_Exercise directions_: Write out exactly the lines from the line with "zip(*points))), Vector(map(max, zip(*points)))" through the line with "cad_parts[node].hide_render = cad_parts[node].hide_viewport", both ends included, and no other line.

──────────

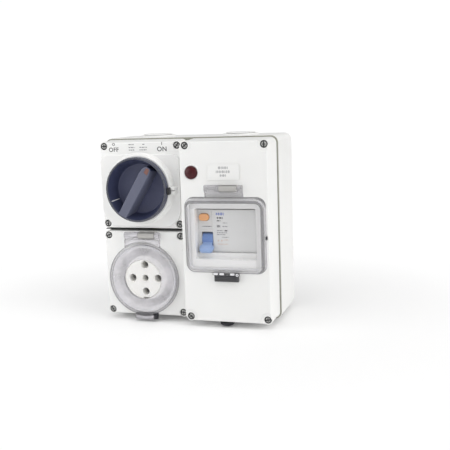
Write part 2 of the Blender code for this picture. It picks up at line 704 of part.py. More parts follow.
def hinge_spring(name, centre_x, axis):
    """The torsion spring wound round the pin, in the lid's pocket beside the hinge block."""
    turns, per_turn, wire, coil = 3.5, 8, 0.00035, 0.0023
    room = SPRING_ROOM - 2 * CLEARANCE - 2 * wire
    start = centre_x + BLOCK[0] - CLEARANCE - wire
    points = []
    for i in range(round(turns * per_turn) + 1):
        angle = 2 * math.pi * i / per_turn
        along = start - room * i / (turns * per_turn)
        points.append((along, axis[0] + coil * math.cos(angle), axis[1] + coil * math.sin(angle)))
    piece(name, cable(points, wire, resolution=0), STEEL)


def socket_lid():
    cx, cy = SOCKET_CENTRE
    skin, rim = 0.0026, 0.0025
    disc = rod(SOCKET_CENTRE, (LID_BACK, LID_FRONT), LID_RADIUS, LID_RADIUS - 0.0004, sides=ROUND)
    hollow = rod(SOCKET_CENTRE, (LID_BACK - WALL, LID_FRONT - skin), LID_RADIUS - rim, sides=ROUND)
    neck = (cy + LID_RADIUS - 0.008, LID_AXIS[0] - KNUCKLE_RADIUS - 0.0006)
    plate = (LID_BACK, LID_FRONT - 0.0008)
    lid = hinged_lid("socket_lid", disc, hollow, cx, LID_AXIS, neck, plate)
    tab_up = (cy - LID_RADIUS - 0.0048, cy - LID_RADIUS + 0.003)
    tab = slab((cx - 0.0105, cx + 0.0100), tab_up, (LID_FRONT - skin, LID_FRONT - 0.0002))
    join(lid, tab)
    hinge_pin("socket_lid_pin", cx, LID_AXIS)
    hinge_spring("socket_lid_spring", cx, LID_AXIS)
    ring = [(0.0371, 0.0026), (0.0371, 0), (0.0349, 0), (0.0349, 0.0026)]
    seat = LID_BACK - 0.0004 + CLEARANCE
    turned("socket_lid_seal", ring, SILICONE, (*SOCKET_CENTRE, seat), closed=True)


def sliding_latch(name, x, up, lip_up, face, lip_front):
    """A catch that slides down to free the lid: a thin plate with a thick lower lip."""
    back = face + CLEARANCE
    latch = piece(name, slab(x, up, (back, back + 0.0022)), BLACK)
    join(latch, slab(x, (up[0], lip_up), (back, lip_front), edge=0.0005))


def socket_latch():
    cx = SOCKET_CENTRE[0]
    up = (-0.0988, -0.0921)
    sliding_latch("socket_latch", (cx - 0.0130, cx + 0.0130), up, -0.0942, LOW_FACE, 0.0919)


# ---- Residual current device and its cover ------------------------------------------------------
def rcd_cover():
    x, up = (COVER_GAP, COVER_HALF), (-COVER_HALF, COVER_HALF)
    cover = cover_shell("rcd_cover", x, up, RCD_FACE, 0.006)
    screw_posts(cover, RCD_SCREWS, RCD_SCREW_FACE)
    relief = 0.0072
    cut(cover, *[rod(p, (RCD_SCREW_FACE, RCD_FACE + WALL), relief, sides=16) for p in RCD_SCREWS])
    skirt, skirt_back = 0.0016, NOSE_FACE + 0.0005
    skirt_x = (OPENING_X[0] - skirt, OPENING_X[1] + skirt)
    skirt_up = (OPENING_UP[0] - skirt, OPENING_UP[1] + skirt)
    join(cover, slab(skirt_x, skirt_up, (skirt_back, RCD_FACE - WALL / 2), corner=0.003))
    cut(cover, slab(OPENING_X, OPENING_UP, (skirt_back - WALL, RCD_FACE + WALL), corner=0.0015))
    sill_x = (OPENING_X[0] - skirt / 2, OPENING_X[1] + skirt / 2)
    join(cover, slab(sill_x, (OPENING_UP[0] - skirt / 2, SILL_TOP), (skirt_back + CLEARANCE, SILL_FACE)))
    hinge_block(cover, MODULE, WINDOW_AXIS, RCD_FACE)
    cut(cover, rod(LAMP_CENTRE, (0.09, RCD_FACE + WALL), 0.0052))
    cut(cover, upright_rod((-0.11, -0.09), DRAIN_CENTRE, 0.0041))


def rcd_window():
    skin, side = 0.0022, 0.0024
    body = slab(WINDOW_X, WINDOW_UP, (WINDOW_BACK, WINDOW_FRONT), corner=0.009, edge=0.0012)
    inner_x = (WINDOW_X[0] + side, WINDOW_X[1] - side)
    inner_up = (WINDOW_UP[0] + side, WINDOW_UP[1] - side)
    hollow = slab(inner_x, inner_up, (WINDOW_BACK - WALL, WINDOW_FRONT - skin), corner=0.0066)
    neck = (WINDOW_UP[1] - 0.002, WINDOW_AXIS[0] - KNUCKLE_RADIUS - 0.0006)
    plate = (WINDOW_BACK, WINDOW_FRONT - 0.0008)
    lid = hinged_lid("rcd_window", body, hollow, MODULE, WINDOW_AXIS, neck, plate)
    tab_up = (WINDOW_UP[0] - 0.0020, WINDOW_UP[0] + 0.0015)
    join(lid, slab((MODULE - 0.0145, MODULE + 0.0145), tab_up, (0.1020, WINDOW_FRONT - 0.0002)))
    hinge_pin("rcd_window_pin", MODULE, WINDOW_AXIS)
    hinge_spring("rcd_window_spring", MODULE, WINDOW_AXIS)

    gap, width = side + 0.0008, 0.0022
    seal_x = (WINDOW_X[0] + gap, WINDOW_X[1] - gap)
    seal_up = (WINDOW_UP[0] + gap, WINDOW_UP[1] - gap)
    seal_out = (RCD_FACE + CLEARANCE, 0.1017)
    seal = piece("rcd_window_seal", slab(seal_x, seal_up, seal_out, corner=0.0058), SILICONE)
    hole_x = (seal_x[0] + width, seal_x[1] - width)
    hole_up = (seal_up[0] + width, seal_up[1] - width)
    cut(seal, slab(hole_x, hole_up, (RCD_FACE - WALL, WINDOW_FRONT), corner=0.0036))


def rcd_latch():
    up = (-0.0507, -0.0424)
    sliding_latch("rcd_latch", (MODULE - 0.0131, MODULE + 0.0131), up, -0.0441, RCD_FACE, 0.1034)


def rcd_case():
    skin = 0.0018
    shoulder_up, shoulder_out = (-0.042, 0.043), (CASE_BACK, 0.066)
    case = piece("rcd_case", slab(CASE_X, shoulder_up, shoulder_out), DEVICE)
    join(case, slab(CASE_X, NOSE_UP, (shoulder_out[1] - 0.004, NOSE_FACE), edge=0.0006))
    inner_x = (CASE_X[0] + skin, CASE_X[1] - skin)
    inner_up = (shoulder_up[0] + skin, shoulder_up[1] - skin)
    nose_up = (NOSE_UP[0] + skin, NOSE_UP[1] - skin)
    cut(case, slab(inner_x, inner_up, (CASE_BACK - WALL, shoulder_out[1] - skin)))
    cut(case, slab(inner_x, nose_up, (CASE_BACK + WALL, NOSE_FACE - skin)))
    slot_up = (TOGGLE_AXIS[0] - 0.0084, TOGGLE_AXIS[0] + 0.0084)
    slot_x = (TOGGLE_X - 0.0062, TOGGLE_X + 0.0062)
    cut(case, slab(slot_x, slot_up, (0.080, 0.092)))
    cut(case, test_button_shape(0.0004, (0.080, 0.092)))


def test_button_shape(grow, out):
    half_x, half_up = 0.0054 + grow, 0.0037 + grow
    x, up = BUTTON_CENTRE
    return slab((x - half_x, x + half_x), (up - half_up, up + half_up), out, corner=0.0034, corner_steps=5)


def rcd_controls():
    piece("rcd_test_button", test_button_shape(0, (0.0815, 0.0902)), ORANGE, (*BUTTON_CENTRE, 0.0815))

    origin = (TOGGLE_X, *TOGGLE_AXIS)
    drum_half, paddle_half = 0.0058, 0.0086
    drum = cross_rod((TOGGLE_X - drum_half, TOGGLE_X + drum_half), TOGGLE_AXIS, 0.0074, sides=20)
    toggle = piece("rcd_toggle", drum, BLUE, origin)
    lean = Matrix.Rotation(TOGGLE_ANGLE, 3, "X")
    arms = (
        slab((-0.0054, 0.0054), (-0.0022, 0.0022), (0.003, 0.0135)),
        slab((-paddle_half, paddle_half), (-0.0034, 0.0034), (0.0120, 0.0192), corner=0.0012, edge=0.0009),
    )
    for arm in arms:
        bmesh.ops.rotate(arm, verts=arm.verts, matrix=lean)
        bmesh.ops.translate(arm, verts=arm.verts, vec=origin)
        join(toggle, arm)

    ring = circle(0.004, 8, centre=(0.011, 0))
    turned("rcd_toroid", list(reversed(ring)), COPPER, (0.060, RAIL_UP, 0.052), steps=16, closed=True)


def din_mounting():
    half, flange, depth, sheet = 0.0175, 0.0125, 0.0075, 0.001
    back = CASE_BACK - 2 * CLEARANCE - depth + CLEARANCE
    hat = [
        (-half, depth),
        (-half, depth - sheet),
        (-flange - sheet, depth - sheet),
        (-flange - sheet, 0),
        (flange + sheet, 0),
        (flange + sheet, depth - sheet),
        (half, depth - sheet),
        (half, depth),
        (flange, depth),
        (flange, sheet),
        (-flange, sheet),
        (-flange, depth),
    ]
    stand = Matrix(((0, 0, 1, MODULE), (1, 0, 0, RAIL_UP), (0, 1, 0, back), (0, 0, 0, 1)))
    piece("din_rail", extruded([hat], 0.081, stand), STEEL)

    lip = RAIL_UP - half
    x = (MODULE - 0.0065, MODULE + 0.0065)
    clip = piece("din_clip", slab(x, (lip - 0.013, lip - 0.0008), (0.0246, CASE_BACK - CLEARANCE)), BLACK)
    join(clip, slab(x, (lip - 0.002, lip + 0.0028), (0.0246, 0.0264)))


def indicator_lamp():
    stem_back, radius = 0.092, 0.00685
    base = RCD_FACE + CLEARANCE
    profile = [
        (0, 0.1022),
        (0.0030, 0.1019),
        (0.0055, 0.1009),
        (radius, base + 0.0004),
        (radius, base),
        (0.0049, base),
        (0.0049, stem_back),
        (0, stem_back),
    ]
    turned("lamp_lens", profile, RED, (*LAMP_CENTRE, 0), steps=20)
    piece("lamp_body", rod(LAMP_CENTRE, (0.072, stem_back - CLEARANCE), 0.0064), INSERT)


def small_fittings():
    label_out = (RCD_FACE + CLEARANCE, RCD_FACE + CLEARANCE + 0.0006)
    piece("label_plate", slab((0.031, 0.065), (0.055, 0.0712), label_out, corner=0.0008), DEVICE)

    wire = 0.0016
    supply = bezier((-0.0252, 0.034, 0.045), (-0.006, 0.050, 0.042), (0.024, 0.070, 0.046), (0.024, 0.0455, 0.048))
    load = bezier((0.024, -0.0445, 0.048), (0.024, -0.066, 0.044), (-0.004, -0.064, 0.036), (-0.0296, -0.054, 0.038))
    piece("supply_wire", cable(supply, wire), CABLE)
    piece("load_wire", cable(load, wire), CABLE)


def weld_cut_edges():
    """Closes the hair-thin slivers that a Boolean leaves where two faces share a plane."""
    for obj in PARTS.objects:
        if any(modifier.type == "BOOLEAN" for modifier in obj.modifiers):
            weld = obj.modifiers.new("weld", "WELD")
            weld.merge_threshold = 0.000003


back_box()
box_gasket()
conduit_plugs()
drain_plug()
cover_screws()
switch_cover()
switch_dial()
switch_mechanism()
lock_slide()
socket_cover()
socket_insert()
socket_lid()
socket_latch()
rcd_cover()
rcd_window()
rcd_latch()
rcd_case()
rcd_controls()
din_mounting()
indicator_lamp()
small_fittings()
weld_cut_edges()
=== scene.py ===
"""Looks for the weatherproof outlet with a residual current device.

Finely modelled pieces stand for the visible CAD solids, and every solid that stays gets a material
of its own. Shapes are drawn in the frame of someone facing the wall, as x to the right, y up and
z out from the wall, and turned upright once they are finished. All sizes are in metres.
"""

import json
import math

import bmesh
import bpy
from mathutils import Matrix, Vector
from mathutils.bvhtree import BVHTree


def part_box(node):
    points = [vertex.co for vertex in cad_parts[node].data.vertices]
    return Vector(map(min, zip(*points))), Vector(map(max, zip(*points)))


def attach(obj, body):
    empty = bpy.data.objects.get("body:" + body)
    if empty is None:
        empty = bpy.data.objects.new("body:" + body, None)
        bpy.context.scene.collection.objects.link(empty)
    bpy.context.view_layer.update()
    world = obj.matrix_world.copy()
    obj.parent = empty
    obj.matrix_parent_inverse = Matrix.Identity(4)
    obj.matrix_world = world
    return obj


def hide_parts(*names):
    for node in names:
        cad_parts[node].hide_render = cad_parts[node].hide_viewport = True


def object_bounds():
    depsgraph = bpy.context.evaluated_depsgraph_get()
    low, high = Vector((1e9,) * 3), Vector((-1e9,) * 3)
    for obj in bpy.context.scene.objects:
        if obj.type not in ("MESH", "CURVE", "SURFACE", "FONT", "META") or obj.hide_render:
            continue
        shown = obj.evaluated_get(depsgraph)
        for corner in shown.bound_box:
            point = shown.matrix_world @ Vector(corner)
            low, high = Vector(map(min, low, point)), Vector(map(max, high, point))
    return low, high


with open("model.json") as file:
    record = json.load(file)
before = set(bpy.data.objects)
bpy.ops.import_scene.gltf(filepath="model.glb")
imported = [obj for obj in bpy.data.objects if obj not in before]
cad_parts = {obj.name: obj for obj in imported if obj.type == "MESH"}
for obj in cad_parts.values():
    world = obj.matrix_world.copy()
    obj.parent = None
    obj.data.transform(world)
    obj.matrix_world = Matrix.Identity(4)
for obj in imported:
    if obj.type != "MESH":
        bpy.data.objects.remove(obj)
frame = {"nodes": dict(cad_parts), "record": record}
CAD_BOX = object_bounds()

BEHAVIOUR = frame["record"]["behaviour"]
BODY_OF = {node: body for body, nodes in BEHAVIOUR["bodies"].items() for node in nodes}
SLOT_OF = {row["node"]: row["material_slot"] for row in frame["record"]["subparts"]}
JOINTS = {joint["name"]: joint for joint in BEHAVIOUR["joints"]}
UPRIGHT = Matrix.Rotation(math.pi / 2, 4, "X")  # wall frame to world


# ---- Places taken from the CAD ------------------------------------------------------------------
def span(node):
    """The x, height and distance-out limits of a CAD node."""
    low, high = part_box(node)
    return (low.x, high.x), (low.z, high.z), (-high.y, -low.y)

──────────

_Response_:
    return Vector(map(min, zip(*points))), Vector(map(max, zip(*points)))


def attach(obj, body):
    empty = bpy.data.objects.get("body:" + body)
    if empty is None:
        empty = bpy.data.objects.new("body:" + body, None)
        bpy.context.scene.collection.objects.link(empty)
    bpy.context.view_layer.update()
    world = obj.matrix_world.copy()
    obj.parent = empty
    obj.matrix_parent_inverse = Matrix.Identity(4)
    obj.matrix_world = world
    return obj


def hide_parts(*names):
    for node in names:
        cad_parts[node].hide_render = cad_parts[node].hide_viewport = True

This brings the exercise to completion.